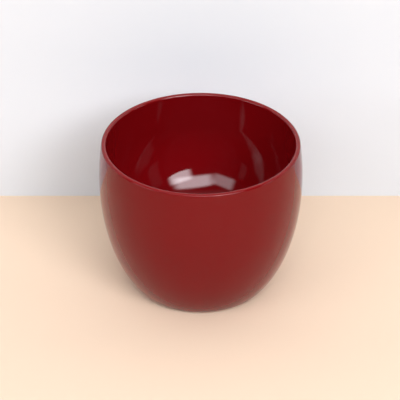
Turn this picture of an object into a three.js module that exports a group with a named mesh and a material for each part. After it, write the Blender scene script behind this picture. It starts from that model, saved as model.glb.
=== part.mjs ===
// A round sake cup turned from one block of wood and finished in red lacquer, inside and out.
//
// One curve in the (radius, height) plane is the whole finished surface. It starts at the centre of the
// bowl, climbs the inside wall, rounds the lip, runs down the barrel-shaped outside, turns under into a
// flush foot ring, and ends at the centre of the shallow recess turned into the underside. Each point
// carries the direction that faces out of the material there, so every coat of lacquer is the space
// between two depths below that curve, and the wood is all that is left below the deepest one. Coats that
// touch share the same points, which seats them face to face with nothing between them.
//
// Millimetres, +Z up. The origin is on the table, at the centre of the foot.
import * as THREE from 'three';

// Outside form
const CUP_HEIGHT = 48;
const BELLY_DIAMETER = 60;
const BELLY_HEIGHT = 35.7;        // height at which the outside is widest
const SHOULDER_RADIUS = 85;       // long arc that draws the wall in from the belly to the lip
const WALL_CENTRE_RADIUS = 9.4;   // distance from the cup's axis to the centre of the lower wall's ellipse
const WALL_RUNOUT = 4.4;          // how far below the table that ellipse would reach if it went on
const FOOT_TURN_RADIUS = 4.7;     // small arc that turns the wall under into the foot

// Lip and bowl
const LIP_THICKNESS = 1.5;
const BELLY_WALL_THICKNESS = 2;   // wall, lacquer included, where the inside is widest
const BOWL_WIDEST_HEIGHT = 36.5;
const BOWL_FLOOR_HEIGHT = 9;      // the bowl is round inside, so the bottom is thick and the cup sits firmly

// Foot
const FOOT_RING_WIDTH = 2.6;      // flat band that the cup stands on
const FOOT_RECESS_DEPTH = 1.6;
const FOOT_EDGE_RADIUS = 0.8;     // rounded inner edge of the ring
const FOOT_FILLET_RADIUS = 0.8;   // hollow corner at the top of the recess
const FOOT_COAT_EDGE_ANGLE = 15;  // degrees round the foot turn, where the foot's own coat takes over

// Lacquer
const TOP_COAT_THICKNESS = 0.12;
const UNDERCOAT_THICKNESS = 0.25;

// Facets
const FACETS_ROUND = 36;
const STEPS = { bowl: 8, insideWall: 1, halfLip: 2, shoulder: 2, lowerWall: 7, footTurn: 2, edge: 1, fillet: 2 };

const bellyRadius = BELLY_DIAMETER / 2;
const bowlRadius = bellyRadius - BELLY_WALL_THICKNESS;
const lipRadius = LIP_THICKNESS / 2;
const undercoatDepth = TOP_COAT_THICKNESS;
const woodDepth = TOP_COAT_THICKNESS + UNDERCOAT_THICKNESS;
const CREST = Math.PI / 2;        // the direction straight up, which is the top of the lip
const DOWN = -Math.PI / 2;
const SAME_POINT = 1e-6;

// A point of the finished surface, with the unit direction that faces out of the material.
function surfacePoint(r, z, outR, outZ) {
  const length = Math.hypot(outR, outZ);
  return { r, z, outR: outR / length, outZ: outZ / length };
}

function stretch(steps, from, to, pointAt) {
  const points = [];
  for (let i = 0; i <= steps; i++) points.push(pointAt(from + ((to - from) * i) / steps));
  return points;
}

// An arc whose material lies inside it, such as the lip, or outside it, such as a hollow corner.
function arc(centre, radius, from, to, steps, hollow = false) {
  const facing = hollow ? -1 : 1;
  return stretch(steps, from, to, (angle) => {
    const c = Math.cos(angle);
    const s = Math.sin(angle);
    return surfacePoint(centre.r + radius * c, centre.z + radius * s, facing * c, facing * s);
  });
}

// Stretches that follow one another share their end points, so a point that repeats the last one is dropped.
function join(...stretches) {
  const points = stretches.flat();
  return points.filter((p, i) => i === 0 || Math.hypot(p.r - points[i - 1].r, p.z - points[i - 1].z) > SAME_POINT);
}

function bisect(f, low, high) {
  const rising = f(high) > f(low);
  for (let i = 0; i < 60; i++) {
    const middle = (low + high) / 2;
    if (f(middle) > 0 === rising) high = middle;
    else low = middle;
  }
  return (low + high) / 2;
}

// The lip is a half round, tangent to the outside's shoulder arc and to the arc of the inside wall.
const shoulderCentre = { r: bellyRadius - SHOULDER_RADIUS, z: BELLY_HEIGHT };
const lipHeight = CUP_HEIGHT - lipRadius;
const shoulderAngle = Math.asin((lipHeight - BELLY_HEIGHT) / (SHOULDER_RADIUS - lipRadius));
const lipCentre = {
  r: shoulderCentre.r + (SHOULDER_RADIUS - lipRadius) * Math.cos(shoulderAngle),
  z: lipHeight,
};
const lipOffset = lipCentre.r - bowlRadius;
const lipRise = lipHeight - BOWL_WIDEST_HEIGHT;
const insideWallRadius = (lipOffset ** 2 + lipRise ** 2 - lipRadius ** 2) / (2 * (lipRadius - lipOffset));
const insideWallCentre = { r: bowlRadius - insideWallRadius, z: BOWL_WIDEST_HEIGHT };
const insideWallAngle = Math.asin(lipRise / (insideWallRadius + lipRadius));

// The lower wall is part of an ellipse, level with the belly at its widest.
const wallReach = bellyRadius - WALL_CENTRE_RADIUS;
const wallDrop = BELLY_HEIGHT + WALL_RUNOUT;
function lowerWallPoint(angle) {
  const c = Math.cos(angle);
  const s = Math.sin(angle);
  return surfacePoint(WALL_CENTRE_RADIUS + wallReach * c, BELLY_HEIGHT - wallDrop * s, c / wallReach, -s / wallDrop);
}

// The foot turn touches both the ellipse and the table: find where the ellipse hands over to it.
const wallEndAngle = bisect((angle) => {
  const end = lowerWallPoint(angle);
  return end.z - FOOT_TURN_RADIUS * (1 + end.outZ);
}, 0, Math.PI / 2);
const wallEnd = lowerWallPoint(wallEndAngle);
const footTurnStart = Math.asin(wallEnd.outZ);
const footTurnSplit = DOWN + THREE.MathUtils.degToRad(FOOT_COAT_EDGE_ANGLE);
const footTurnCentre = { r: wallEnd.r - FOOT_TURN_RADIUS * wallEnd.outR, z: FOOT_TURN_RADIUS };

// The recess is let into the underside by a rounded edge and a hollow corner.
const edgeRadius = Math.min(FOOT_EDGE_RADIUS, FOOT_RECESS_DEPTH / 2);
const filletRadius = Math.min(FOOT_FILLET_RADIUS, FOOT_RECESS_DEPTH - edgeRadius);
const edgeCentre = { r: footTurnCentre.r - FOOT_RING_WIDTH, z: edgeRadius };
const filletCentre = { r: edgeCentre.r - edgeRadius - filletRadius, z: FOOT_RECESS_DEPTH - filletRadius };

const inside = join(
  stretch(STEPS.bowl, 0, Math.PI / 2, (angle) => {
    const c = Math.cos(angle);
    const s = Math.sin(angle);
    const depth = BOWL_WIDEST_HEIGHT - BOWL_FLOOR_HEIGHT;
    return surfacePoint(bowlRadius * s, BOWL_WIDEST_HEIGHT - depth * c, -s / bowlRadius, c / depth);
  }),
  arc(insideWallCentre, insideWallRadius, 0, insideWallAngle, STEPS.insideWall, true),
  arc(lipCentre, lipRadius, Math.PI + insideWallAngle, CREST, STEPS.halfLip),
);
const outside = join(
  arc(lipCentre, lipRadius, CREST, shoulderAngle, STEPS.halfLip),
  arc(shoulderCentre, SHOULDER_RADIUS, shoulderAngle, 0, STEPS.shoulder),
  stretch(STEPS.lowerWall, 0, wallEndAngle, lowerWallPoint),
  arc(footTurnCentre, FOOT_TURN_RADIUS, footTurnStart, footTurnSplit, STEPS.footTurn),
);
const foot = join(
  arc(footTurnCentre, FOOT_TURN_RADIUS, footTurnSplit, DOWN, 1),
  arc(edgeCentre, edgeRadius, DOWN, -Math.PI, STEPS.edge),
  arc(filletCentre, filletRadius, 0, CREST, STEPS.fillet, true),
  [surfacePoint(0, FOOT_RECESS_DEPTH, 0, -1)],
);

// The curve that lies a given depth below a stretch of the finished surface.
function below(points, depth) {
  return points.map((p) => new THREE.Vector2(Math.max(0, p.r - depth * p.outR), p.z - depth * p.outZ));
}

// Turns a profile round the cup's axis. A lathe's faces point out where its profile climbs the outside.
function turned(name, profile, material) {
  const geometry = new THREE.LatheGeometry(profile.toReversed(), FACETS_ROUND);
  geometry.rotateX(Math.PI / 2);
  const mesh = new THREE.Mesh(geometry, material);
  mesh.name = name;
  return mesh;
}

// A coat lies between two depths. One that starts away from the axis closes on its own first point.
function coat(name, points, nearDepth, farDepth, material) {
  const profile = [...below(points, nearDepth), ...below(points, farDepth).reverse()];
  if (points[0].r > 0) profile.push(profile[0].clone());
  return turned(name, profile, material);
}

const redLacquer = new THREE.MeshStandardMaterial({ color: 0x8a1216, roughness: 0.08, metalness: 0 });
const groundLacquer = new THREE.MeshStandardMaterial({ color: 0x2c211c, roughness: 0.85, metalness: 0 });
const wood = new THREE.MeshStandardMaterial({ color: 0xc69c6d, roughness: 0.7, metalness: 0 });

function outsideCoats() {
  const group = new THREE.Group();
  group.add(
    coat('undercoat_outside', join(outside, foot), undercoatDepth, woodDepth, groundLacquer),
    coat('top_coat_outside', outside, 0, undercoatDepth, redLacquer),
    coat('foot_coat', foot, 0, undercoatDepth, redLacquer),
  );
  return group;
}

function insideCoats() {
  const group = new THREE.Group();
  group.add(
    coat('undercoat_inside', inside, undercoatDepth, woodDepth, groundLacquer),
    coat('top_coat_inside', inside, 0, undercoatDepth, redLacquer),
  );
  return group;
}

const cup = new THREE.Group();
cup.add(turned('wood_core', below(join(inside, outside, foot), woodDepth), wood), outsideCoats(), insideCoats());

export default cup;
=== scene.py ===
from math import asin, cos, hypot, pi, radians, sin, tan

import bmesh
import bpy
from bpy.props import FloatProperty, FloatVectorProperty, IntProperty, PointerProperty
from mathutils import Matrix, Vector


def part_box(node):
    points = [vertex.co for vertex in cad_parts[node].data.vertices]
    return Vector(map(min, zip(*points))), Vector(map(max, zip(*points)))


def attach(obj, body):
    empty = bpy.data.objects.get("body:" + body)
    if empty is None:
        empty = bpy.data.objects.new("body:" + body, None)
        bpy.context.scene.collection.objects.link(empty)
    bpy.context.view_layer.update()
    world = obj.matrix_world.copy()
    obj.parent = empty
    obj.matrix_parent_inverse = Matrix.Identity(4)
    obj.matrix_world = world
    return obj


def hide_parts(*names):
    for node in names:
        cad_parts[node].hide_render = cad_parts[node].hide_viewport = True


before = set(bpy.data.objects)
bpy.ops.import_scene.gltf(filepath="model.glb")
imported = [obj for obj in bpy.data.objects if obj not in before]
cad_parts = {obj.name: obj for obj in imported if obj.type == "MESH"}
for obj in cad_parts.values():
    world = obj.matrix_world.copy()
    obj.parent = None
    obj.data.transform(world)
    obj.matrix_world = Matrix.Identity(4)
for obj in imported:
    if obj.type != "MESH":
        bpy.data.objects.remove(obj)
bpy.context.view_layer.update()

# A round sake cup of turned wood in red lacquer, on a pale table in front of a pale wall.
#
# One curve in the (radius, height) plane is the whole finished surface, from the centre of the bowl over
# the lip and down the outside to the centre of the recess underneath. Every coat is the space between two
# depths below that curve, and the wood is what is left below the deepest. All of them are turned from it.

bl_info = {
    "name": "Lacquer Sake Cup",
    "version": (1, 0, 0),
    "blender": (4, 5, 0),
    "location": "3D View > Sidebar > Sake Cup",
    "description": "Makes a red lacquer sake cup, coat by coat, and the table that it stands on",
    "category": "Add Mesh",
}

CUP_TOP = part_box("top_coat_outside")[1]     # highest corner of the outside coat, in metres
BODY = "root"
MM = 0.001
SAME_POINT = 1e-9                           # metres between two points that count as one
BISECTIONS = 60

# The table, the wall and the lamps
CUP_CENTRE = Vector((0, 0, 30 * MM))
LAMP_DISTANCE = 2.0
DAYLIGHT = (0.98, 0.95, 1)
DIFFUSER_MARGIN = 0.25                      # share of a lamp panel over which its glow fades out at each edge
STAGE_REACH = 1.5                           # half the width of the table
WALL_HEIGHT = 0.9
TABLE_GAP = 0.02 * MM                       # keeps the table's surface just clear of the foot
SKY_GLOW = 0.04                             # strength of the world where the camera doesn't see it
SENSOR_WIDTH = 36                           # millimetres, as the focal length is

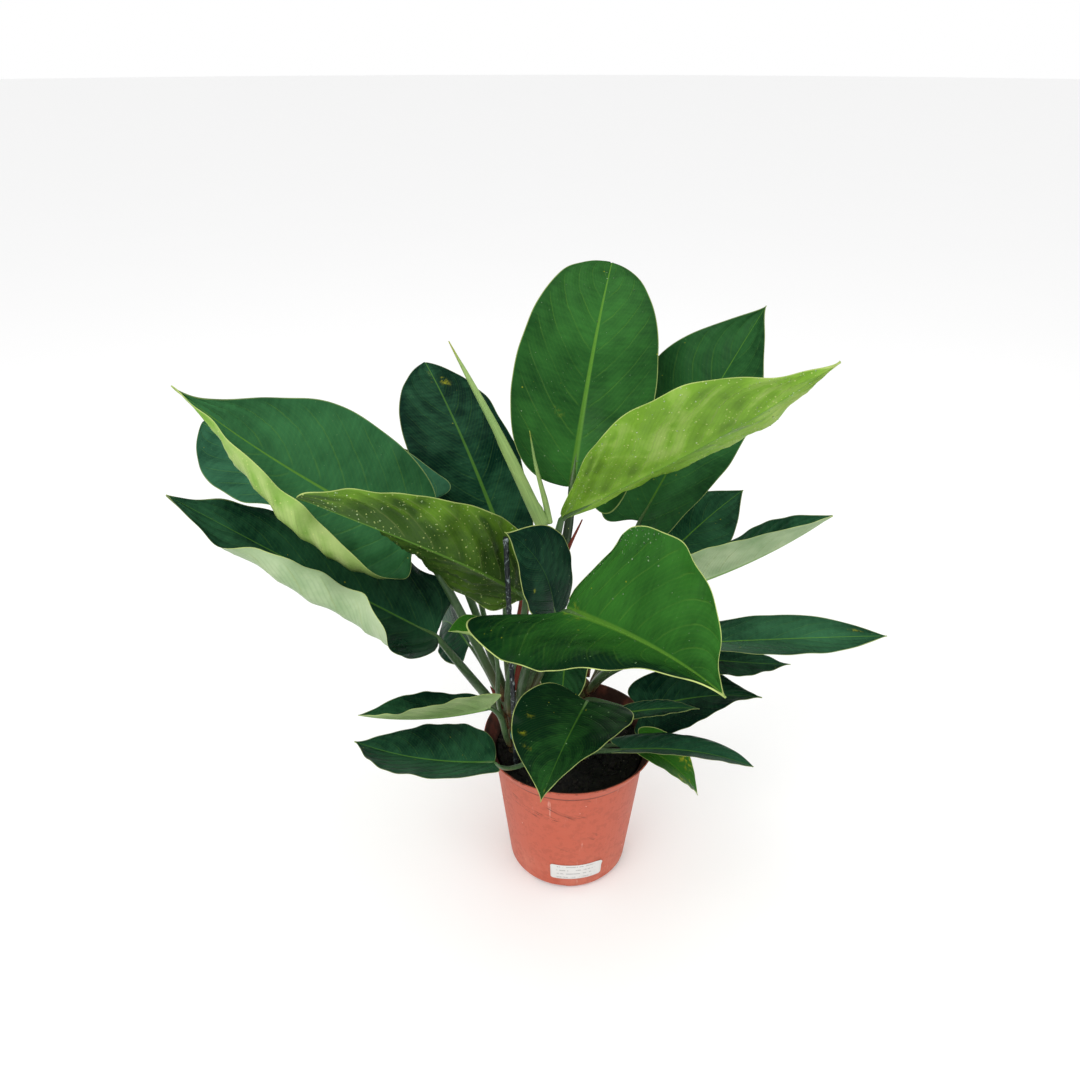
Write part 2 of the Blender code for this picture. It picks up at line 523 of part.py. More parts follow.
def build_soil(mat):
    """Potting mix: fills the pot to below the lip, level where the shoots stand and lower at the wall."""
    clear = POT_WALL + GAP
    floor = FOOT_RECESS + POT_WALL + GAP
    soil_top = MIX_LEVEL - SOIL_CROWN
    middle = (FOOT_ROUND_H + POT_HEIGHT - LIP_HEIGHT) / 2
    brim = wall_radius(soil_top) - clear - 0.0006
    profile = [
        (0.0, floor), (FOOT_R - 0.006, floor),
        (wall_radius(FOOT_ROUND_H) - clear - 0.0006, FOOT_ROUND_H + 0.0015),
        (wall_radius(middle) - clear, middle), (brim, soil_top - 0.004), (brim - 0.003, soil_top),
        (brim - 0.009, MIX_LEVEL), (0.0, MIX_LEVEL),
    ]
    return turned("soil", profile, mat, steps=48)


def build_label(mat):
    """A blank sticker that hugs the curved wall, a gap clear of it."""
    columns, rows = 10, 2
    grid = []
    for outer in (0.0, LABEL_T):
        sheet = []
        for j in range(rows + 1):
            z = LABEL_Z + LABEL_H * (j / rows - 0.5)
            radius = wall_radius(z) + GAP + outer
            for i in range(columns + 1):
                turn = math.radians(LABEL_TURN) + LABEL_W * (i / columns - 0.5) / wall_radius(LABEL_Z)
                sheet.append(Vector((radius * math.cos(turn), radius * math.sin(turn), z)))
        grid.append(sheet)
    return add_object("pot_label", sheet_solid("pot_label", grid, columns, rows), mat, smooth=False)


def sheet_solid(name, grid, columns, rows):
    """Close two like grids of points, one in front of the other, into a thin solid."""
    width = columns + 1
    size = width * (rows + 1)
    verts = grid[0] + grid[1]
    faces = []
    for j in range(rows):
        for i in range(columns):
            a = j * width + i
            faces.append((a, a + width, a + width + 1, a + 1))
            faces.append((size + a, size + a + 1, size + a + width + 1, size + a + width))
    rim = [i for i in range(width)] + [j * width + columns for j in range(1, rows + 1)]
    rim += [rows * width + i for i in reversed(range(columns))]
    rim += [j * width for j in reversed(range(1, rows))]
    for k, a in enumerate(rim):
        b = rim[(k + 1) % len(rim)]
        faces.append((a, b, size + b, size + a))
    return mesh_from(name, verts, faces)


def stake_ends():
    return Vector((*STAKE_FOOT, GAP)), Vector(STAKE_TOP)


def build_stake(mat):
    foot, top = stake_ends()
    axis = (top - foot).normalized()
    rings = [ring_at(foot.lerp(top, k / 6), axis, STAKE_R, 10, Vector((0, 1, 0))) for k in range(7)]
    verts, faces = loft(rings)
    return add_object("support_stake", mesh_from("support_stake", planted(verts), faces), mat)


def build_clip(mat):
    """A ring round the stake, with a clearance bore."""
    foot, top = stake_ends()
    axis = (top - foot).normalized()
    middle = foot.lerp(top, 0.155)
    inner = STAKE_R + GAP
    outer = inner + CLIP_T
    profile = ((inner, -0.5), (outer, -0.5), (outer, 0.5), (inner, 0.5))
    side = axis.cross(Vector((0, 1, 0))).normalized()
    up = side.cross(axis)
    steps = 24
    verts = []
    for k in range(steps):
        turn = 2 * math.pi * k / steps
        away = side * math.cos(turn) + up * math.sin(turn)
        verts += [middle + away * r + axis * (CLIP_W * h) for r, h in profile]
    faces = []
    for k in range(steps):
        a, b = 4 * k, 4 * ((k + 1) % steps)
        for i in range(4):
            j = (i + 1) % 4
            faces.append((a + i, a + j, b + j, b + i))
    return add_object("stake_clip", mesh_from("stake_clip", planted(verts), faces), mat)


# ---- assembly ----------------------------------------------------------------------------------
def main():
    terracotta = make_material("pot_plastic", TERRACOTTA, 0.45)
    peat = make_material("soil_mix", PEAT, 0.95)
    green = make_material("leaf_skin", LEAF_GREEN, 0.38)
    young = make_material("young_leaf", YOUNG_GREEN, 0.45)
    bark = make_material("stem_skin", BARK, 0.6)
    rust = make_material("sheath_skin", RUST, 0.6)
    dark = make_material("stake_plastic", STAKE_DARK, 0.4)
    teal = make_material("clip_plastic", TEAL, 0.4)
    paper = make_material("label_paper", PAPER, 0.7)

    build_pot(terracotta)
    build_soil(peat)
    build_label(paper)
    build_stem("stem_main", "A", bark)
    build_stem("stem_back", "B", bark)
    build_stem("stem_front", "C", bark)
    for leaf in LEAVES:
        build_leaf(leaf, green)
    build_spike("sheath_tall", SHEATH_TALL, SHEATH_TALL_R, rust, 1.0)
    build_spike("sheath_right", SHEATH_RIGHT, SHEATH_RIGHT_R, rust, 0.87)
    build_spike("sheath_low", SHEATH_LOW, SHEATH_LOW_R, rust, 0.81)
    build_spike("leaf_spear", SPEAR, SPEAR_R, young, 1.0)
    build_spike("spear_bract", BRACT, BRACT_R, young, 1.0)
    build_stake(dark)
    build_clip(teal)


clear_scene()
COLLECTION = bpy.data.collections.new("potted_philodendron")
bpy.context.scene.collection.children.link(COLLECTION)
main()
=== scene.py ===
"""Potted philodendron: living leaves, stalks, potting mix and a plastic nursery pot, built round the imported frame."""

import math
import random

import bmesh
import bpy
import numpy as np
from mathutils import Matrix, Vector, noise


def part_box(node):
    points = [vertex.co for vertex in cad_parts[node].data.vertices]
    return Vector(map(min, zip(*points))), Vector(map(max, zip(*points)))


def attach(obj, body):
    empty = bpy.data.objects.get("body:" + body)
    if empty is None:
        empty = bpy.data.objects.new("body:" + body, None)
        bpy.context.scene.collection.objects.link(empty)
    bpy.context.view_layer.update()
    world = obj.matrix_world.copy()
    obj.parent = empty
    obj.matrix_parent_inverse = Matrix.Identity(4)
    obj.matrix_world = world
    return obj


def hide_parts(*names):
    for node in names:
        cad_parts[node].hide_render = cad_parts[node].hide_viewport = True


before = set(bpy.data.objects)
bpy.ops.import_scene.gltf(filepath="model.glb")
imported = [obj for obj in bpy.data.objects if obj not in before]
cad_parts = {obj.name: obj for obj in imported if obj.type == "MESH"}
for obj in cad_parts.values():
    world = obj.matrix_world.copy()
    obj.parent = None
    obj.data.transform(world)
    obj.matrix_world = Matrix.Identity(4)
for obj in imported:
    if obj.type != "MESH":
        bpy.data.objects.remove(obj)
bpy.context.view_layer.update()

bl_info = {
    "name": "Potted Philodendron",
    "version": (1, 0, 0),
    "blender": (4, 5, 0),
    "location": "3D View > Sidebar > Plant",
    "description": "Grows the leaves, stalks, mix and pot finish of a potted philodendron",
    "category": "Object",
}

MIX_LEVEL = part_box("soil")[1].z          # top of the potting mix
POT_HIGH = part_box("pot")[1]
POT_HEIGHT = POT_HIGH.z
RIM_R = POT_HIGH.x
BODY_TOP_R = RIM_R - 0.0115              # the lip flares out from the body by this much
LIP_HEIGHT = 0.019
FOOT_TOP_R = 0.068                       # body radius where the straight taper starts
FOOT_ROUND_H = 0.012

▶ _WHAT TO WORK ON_
Look back at the data above. Transcribe exactly the lines starting at the line that contains "Write part 2" and ending at the line that contains "profile, mat, steps=48)".

▶ _WRITTEN ANSWER_
Write part 2 of the Blender code for this picture. It picks up at line 523 of part.py. More parts follow.
def build_soil(mat):
    """Potting mix: fills the pot to below the lip, level where the shoots stand and lower at the wall."""
    clear = POT_WALL + GAP
    floor = FOOT_RECESS + POT_WALL + GAP
    soil_top = MIX_LEVEL - SOIL_CROWN
    middle = (FOOT_ROUND_H + POT_HEIGHT - LIP_HEIGHT) / 2
    brim = wall_radius(soil_top) - clear - 0.0006
    profile = [
        (0.0, floor), (FOOT_R - 0.006, floor),
        (wall_radius(FOOT_ROUND_H) - clear - 0.0006, FOOT_ROUND_H + 0.0015),
        (wall_radius(middle) - clear, middle), (brim, soil_top - 0.004), (brim - 0.003, soil_top),
        (brim - 0.009, MIX_LEVEL), (0.0, MIX_LEVEL),
    ]
    return turned("soil", profile, mat, steps=48)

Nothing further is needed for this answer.